Drei Frauen und ein Baby
Eine Geschichte aus dem Leben (Name verändert)
So eine günstige Gelegenheit! Die junge Mutter hat Besuch von gleich drei jungen Frauen aus dem Verwandtschafts- und Freundeskreis. Der Nachwuchs, Klein-Inge, wird glühend bewundert und gewürdigt.
„Ich hätte da was Wichtiges zu besorgen, würdet ihr auf Ingelein aufpassen? Ihr seid ja zu dritt und ich mach‘ euch auch ein Fläschchen fertig.“ „Klar doch, machen wir glatt“, tönt der Frauenchor zurück. Gesagt, getan, Milch abpumpen, Fläschchen füllen („die Windeln liegen da links unten!“) und tschüss!
Ingelein fühlt sich im Frauenkreis sehr wohl und lässt sich mit sichtlichem Behagen von allen dreien betüddeln. Aber nach etwa einer Stunde wird sie etwas knötterig. Diagnose: Hunger! Nun, nichts Leichteres als das. Fläschchen wärmen, Schnuller in die Schnüss, und gut is! Ja, denkste! Rabääää, tönt es unüberhörbar, denn Ingelein hat eine überaus kräftige Stimme!
„Na, vielleicht liegt’s an mir? Ich reich‘ dich mal weiter.“ Rabääää!

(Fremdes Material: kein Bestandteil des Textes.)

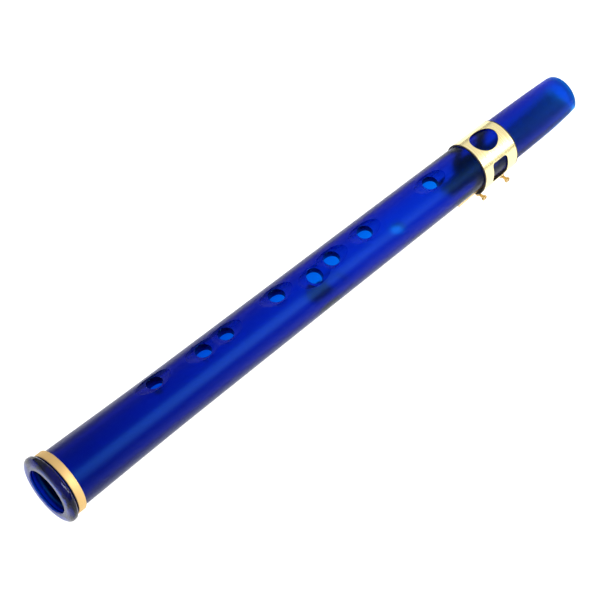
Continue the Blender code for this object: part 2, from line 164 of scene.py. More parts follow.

Rabäää! Nach dem ersten Umlauf ist Klein-Inges Kopf puterrot angelaufen. Aber sie will partout nichts trinken, Die Lautstärke ihres Protests erreicht das Klangvolumen einer Feuerwehrsirene. „Ob vielleicht die Windel …?“ Also auswickeln – nichts – einwickeln. Rabääää! Auf die stereotype Frage „Ja, was hat denn das liebe Ingelein?“ folgt nur die ebenso stereotype Antwort: Rabäää!
Bäuchlein massieren, auf dem Arm schuckeln, weh, mich packt Verzweiflung! Mutig wird Klein-Inge in den Kinderwagen verfrachtet und siehe da, Ruhe kehrt ein und Inge schläft ein Stückchen. Aber wirklich nur ein Stückchen, denn dann ertönt das Sirenengeheul von neuem.
Das wieder aufgewärmte Fläschchen bleibt abermals ungenutzt, Klein-Inge verweigert konsequent die Nahrungsaufnahme und brüllt stattdessen. Die Nachbarn werden bestimmt schon misstrauisch. Nochmal wickeln – vielleicht eine Schere vergessen? – Nein, das ist es auch nicht!
Endlich geht die Eingangstür auf und die junge Mutter findet drei völlig entnervte Frauen und ein kreischendes Baby im Wohnzimmer vor. Bevor noch die drei etwas stammeln können, eilt der prüfende Blick der Mutter von dem Vierer-Ensemble zum Tisch, auf dem das volle Fläschchen steht.
„Ja, habt ihr denn die Verschlusskappe unter dem Sauger nicht aufgemacht?“ ist ihre entsetzte Frage.
Betretenes Schweigen schlägt ihr entgegen und nach einer Viertelstunde liegt Klein-Inge satt und zufrieden in ihrem Bettchen.